The results also clarify which type of instruction may be effective, making distinctions between the various processes involved. To select arguments and counterarguments, it is sufficient to practice with the support of the guide, probably with a focus on using the table intended for identifying and relating arguments. It might be appropriate, therefore, to firstly focus instruction on this process, and follow on with explicit instruction in the use of the guide, with emphasis on integration, writing and revision strategies. Teachers should understand that practice, even with the support of the guide or rubric, is not enough to write integrative syntheses. Explicit instruction significantly improves the quality of such texts, and more importantly, allows the consolidation of learning after the aids are withdrawn.
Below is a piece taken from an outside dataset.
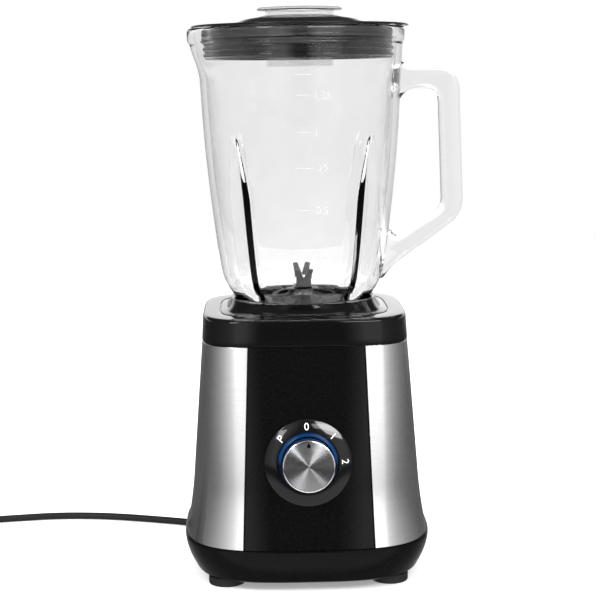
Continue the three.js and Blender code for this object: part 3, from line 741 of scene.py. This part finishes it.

An instructive rubric which not only outlines levels of attainment but also unravels the most appropriate integration strategies, is a very useful tool for teaching argumentative synthesis writing. The rubric allows students to evaluate their results and effectively plan and oversee the writing process. However, it should be preceded by the use of a graphic organizer which could improve the selection and comparison of arguments.

The instructional aids designed, both the guide and the rubric, are a valuable contribution of this work. In future research, it would be interesting to replicate this intervention with secondary and upper elementary students. Casado-Ledesma et al. (2021) demonstrated the usefulness of a guide designed for third-year secondary students. It would also be necessary to check the functioning of the rubric adapted to these ages. Critical reading, writing, and thinking are relevant goals across secondary education. It is important to note, however, that these epistemic writing skills must continue to be developed at the university level as an essential component of academic training.